Pero tía Marta no es
buen ejemplo, porque el original está muerto. Yo me refiero, más bien, a los
que siguen vivos y con quienes todavía se puede hablar, aunque sea a través de
pantallas. A esos convocados para llenar horas de rumiar y rumiar mientras se
mantiene el cuerpo ocupado en algo como pintar. En vez de rumiar estoy
encerrada, estoy encerrada, estoy encerrada, al ritmo de la escoba, rumiar
recuerdos de fiestas y de música. En realidad, lo que se convoca son recuerdos
amables.
No tiene ningún sentido
decirle al recuerdo de Georgina cantando Viuda e hijas de Roque Enrol en el
auto que se quede, cuando puedo hablar con ella. Lo que no sepa de esa Georgina
de allá lejos y en el tiempo, ya no lo sabré nunca –ella podrá decirme te
cuento, pero no será más que una versión que ella tenga de sí misma hace años,
y por lo tanto no será un conocimiento mío de ella. Y lo que no sepa de
Georgina de ahora, se lo puedo preguntar, o mejor, lo puedo buscar cuando nos
veamos.
Si soy sincera conmigo
misma, y con Georgina y su fantasma, el fantasma me va a decir lo que me decía
entonces, y sólo voy a escuchar esas palabras, una y otra vez, hasta que el
fantasma se vaya. Puede ser repetitiva la vaina. Y enloquecedora.
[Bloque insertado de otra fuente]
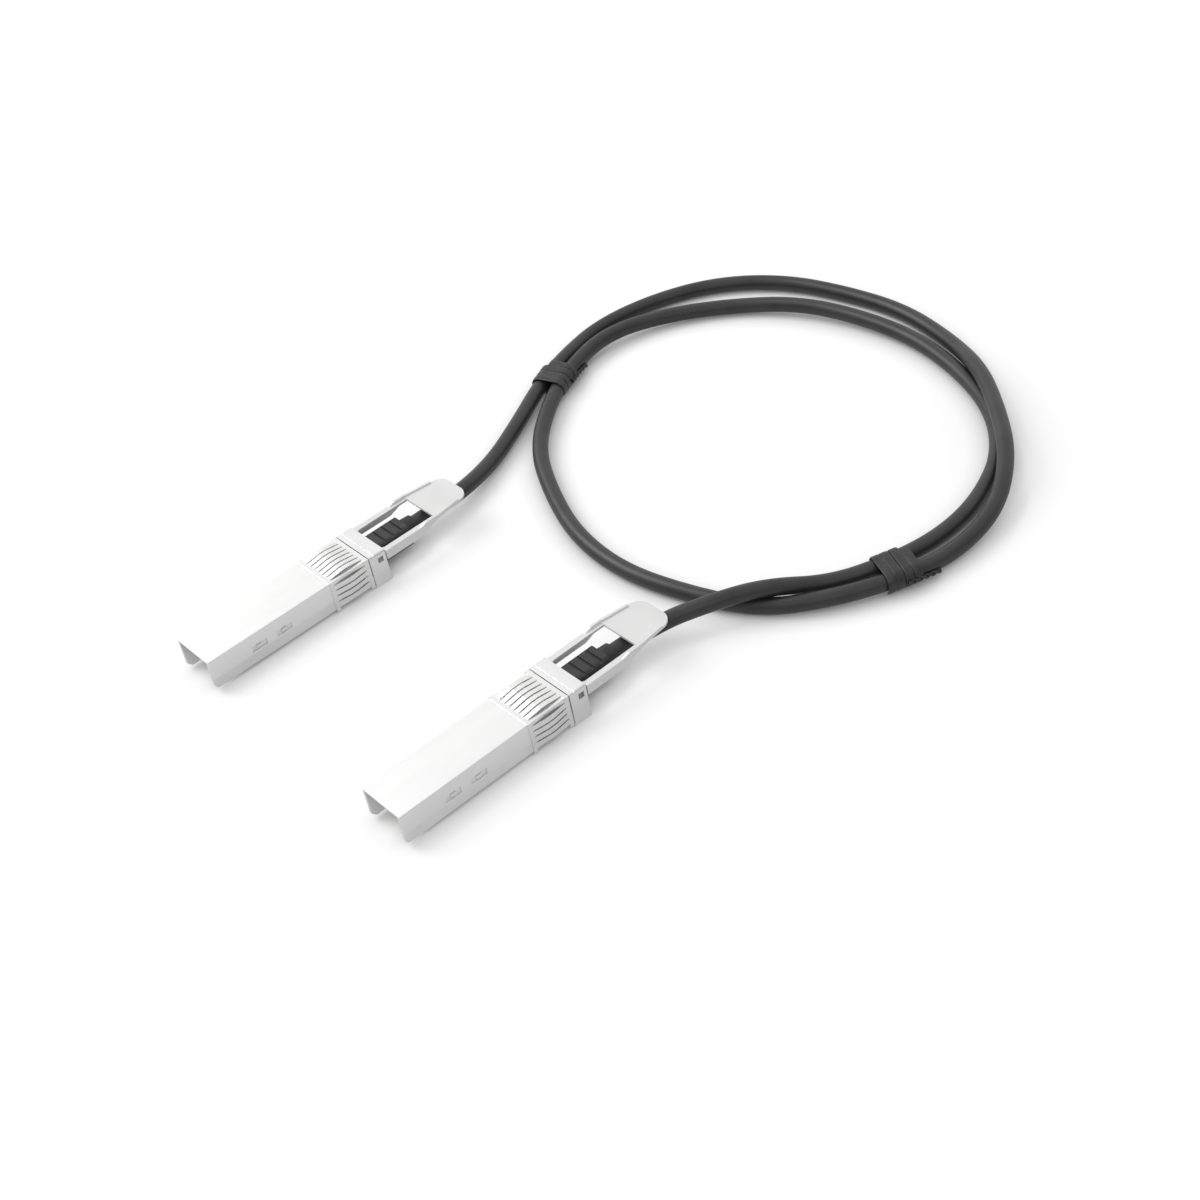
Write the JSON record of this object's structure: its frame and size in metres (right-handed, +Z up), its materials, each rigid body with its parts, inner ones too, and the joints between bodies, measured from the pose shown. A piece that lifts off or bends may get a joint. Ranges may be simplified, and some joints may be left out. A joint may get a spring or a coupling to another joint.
{
  "type": "direct attach copper cable",
  "caption": "Copper network cable with a pluggable metal plug on each end, laid in a loose tied loop; a sprung frame on each plug releases its latch.",
  "frame": {"origin": "on the surface that the plugs stand on, below the middle of the box round the two plugs", "axes": "+X from plug a to plug b, +Y from the plugs' noses towards the cable, +Z up"},
  "size_m": [0.1461, 0.2104, 0.0097],
  "materials": {
    "cast_metal": "satin nickel over a die casting",
    "cover_metal": "satin",
    "spring_metal": "satin",
    "frame_metal": "satin",
    "ferrule": "satin tin plate",
    "spring_wire": "bright",
    "card": "semi-gloss solder mask",
    "gold": "bright",
    "chip": "matt",
    "foil": "bright foil",
    "wire": "silver plate",
    "braid": "tinned braid",
    "boot": "matt",
    "jacket": "matt",
    "tie": "matt"
  },
  "bodies": {
    "plugs_and_cable": {"housing_base_a": "cast_metal", "housing_cover_a": "cover_metal", "shield_collar_a": "spring_metal", "paddle_card_a": "card", "contact_pads_a": "gold", "card_chips_a": "chip", "shielded_pairs_a": "foil", "pair_conductors_a": "wire", "cable_braid_a": "braid", "crimp_ferrule_a": "ferrule", "strain_relief_a": "boot", "return_springs_a": "spring_wire", "housing_base_b": "cast_metal", "housing_cover_b": "cover_metal", "shield_collar_b": "spring_metal", "paddle_card_b": "card", "contact_pads_b": "gold", "card_chips_b": "chip", "shielded_pairs_b": "foil", "pair_conductors_b": "wire", "cable_braid_b": "braid", "crimp_ferrule_b": "ferrule", "strain_relief_b": "boot", "return_springs_b": "spring_wire", "cable_jacket": "jacket", "tie_left": "tie", "tie_right": "tie"},
    "release_a": {"release_frame_a": "frame_metal", "latch_slide_a": "frame_metal"},
    "release_b": {"release_frame_b": "frame_metal", "latch_slide_b": "frame_metal"}
  },
  "joints": [
    {"name": "release_pull_a", "type": "slide", "parent": "plugs_and_cable", "child": "release_a", "axis": [0, 1, 0], "range_m": [0, 0.0025], "stiffness_N_per_m": 1200, "springref_m": -0.001, "deforming": ["return_springs_a"]},
    {"name": "release_pull_b", "type": "slide", "parent": "plugs_and_cable", "child": "release_b", "axis": [0, 1, 0], "range_m": [0, 0.0025], "stiffness_N_per_m": 1200, "springref_m": -0.001, "deforming": ["return_springs_b"]}
  ]
}
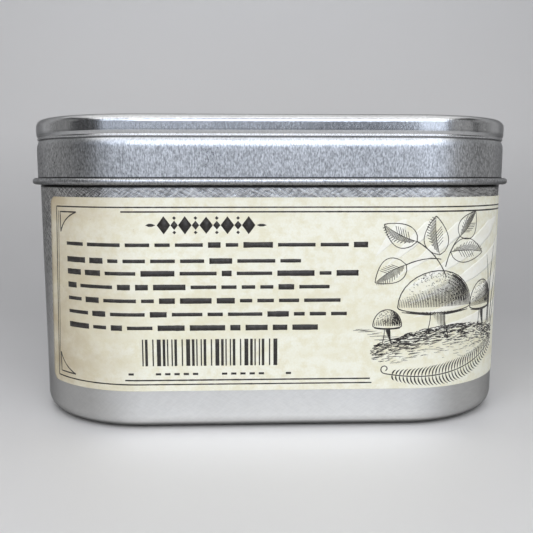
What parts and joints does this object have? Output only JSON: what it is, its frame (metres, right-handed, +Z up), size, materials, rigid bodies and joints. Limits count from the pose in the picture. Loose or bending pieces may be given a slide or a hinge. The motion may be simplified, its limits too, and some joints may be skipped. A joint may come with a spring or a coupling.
{
  "type": "oblong slip-lid tin",
  "caption": "Closed oblong metal tin with a deep-drawn body, a slip-on lid with a groove and a curled edge, and a paper label wrapped round its side.",
  "frame": {"origin": "middle of the tin's base, on the surface that it stands on", "axes": "+X along the tin's length, -Y out of its front face, +Z up through the lid"},
  "size_m": [0.1208, 0.0878, 0.0716],
  "materials": {
    "body_tinplate": "satin, with a faint grain",
    "lid_tinplate": "brushed up and down the side",
    "label_paper": "uncoated, cream, printed in dark brown"
  },
  "bodies": {
    "root": {"can_body": "body_tinplate", "lid": "lid_tinplate", "label": "label_paper"}
  },
  "joints": []
}
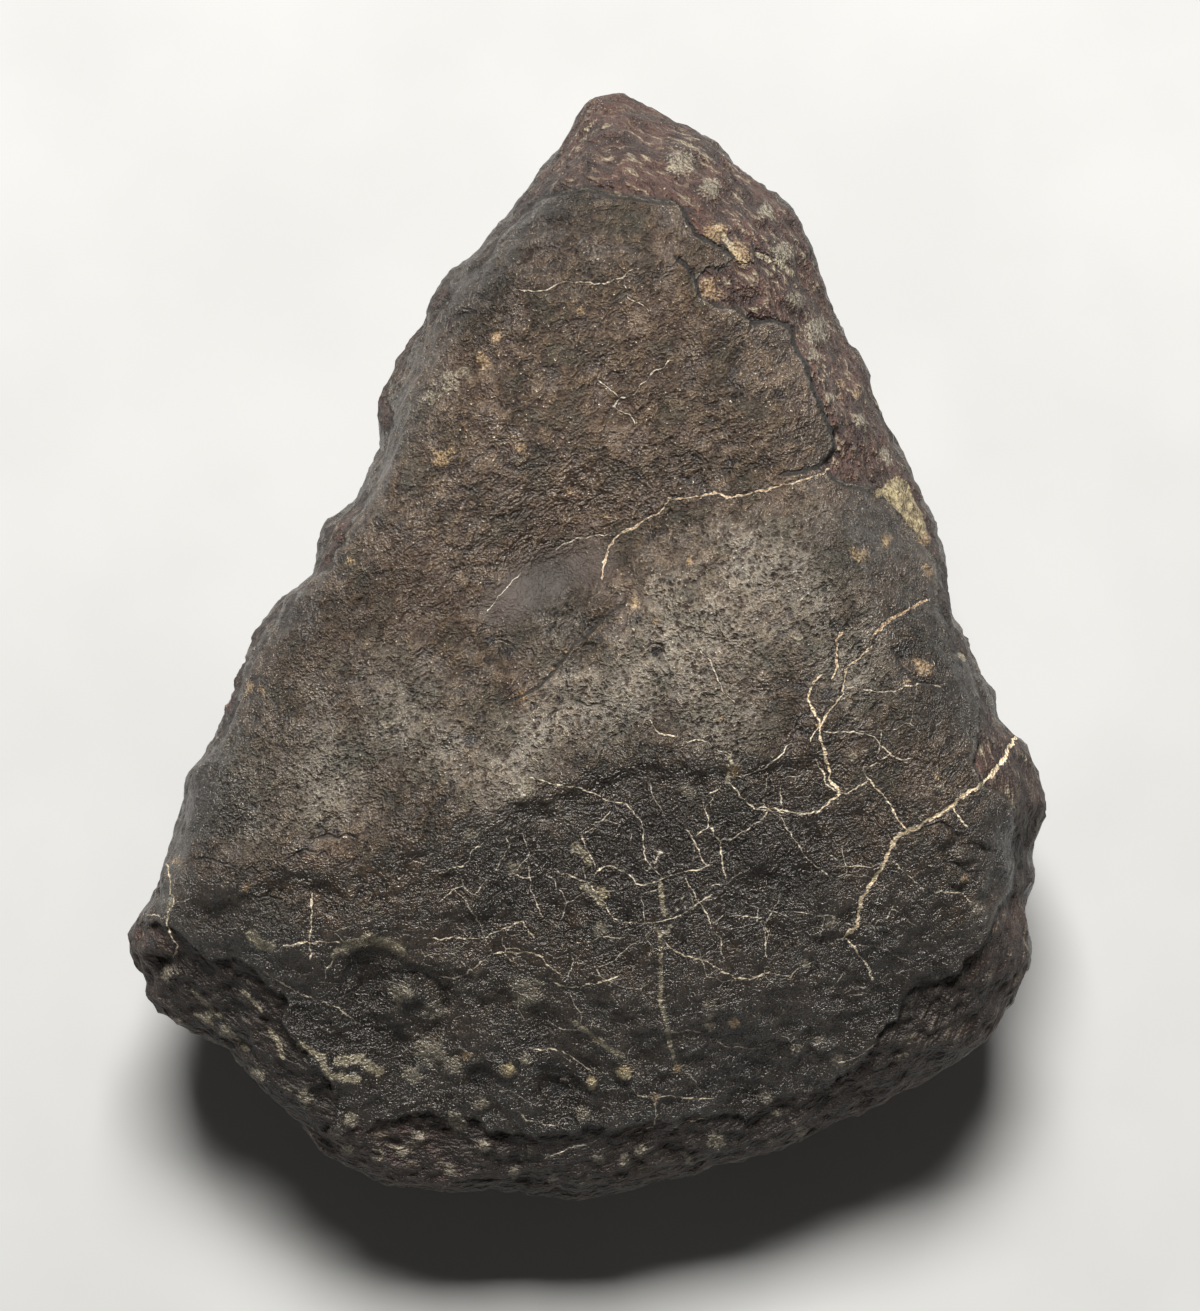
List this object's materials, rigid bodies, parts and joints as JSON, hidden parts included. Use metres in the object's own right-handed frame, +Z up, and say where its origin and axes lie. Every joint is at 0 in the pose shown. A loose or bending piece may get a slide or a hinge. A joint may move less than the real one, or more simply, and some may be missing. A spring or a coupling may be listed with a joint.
{
  "type": "chondrite meteorite",
  "caption": "Whole stony meteorite, a rounded-triangle mass with dark cracked fusion crust, thumbprint hollows and a chipped flank, to stand on its small flat underside as a display specimen.",
  "frame": {"origin": "on the flat resting face, under the middle of the stone's box", "axes": "+Z up from the resting face, +Y to the narrow end, +X to the chipped flank"},
  "size_m": [0.1852, 0.2204, 0.0907],
  "materials": {
    "fusion_crust": "dark brown-black fused crust with a faint satin sheen, tan filled cracks and chipped grey-brown stone"
  },
  "bodies": {
    "root": {"meteorite": "fusion_crust"}
  },
  "joints": []
}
El otro motivo para pedirles
amablemente que se fuesen es más importante. Se corre el riesgo de conservar
esa imagen del recuerdo, de preservarla del paso del tiempo y, sobre todo, de
la realidad. De creer que esa persona es más como su fantasma, o eco, que como
es en realidad. De dejar de mirar a la persona por tener la certeza de que es
como en ese fotograma viejo y, al final, por no mirarla más, dejar de verla.
Es más importante
porque por mucho amor que se le tenga al recuerdo, no hay nada de amor en no
mirar al otro vivo, a ese que ahora está lejos o detrás de una pantalla, pero
que existe. Es como despreciar aquello en lo que el otro se ha convertido y
concentrarse en lo que ya no es. Nadie quiere ser amado por lo que no es. Nadie
quiere ser un fantasma.
Por eso los invité a irse. Seguro que alguno que
otro se dio cuenta y se fue más convencido.
Hoy a la mañana me levanté sola, como todos los días.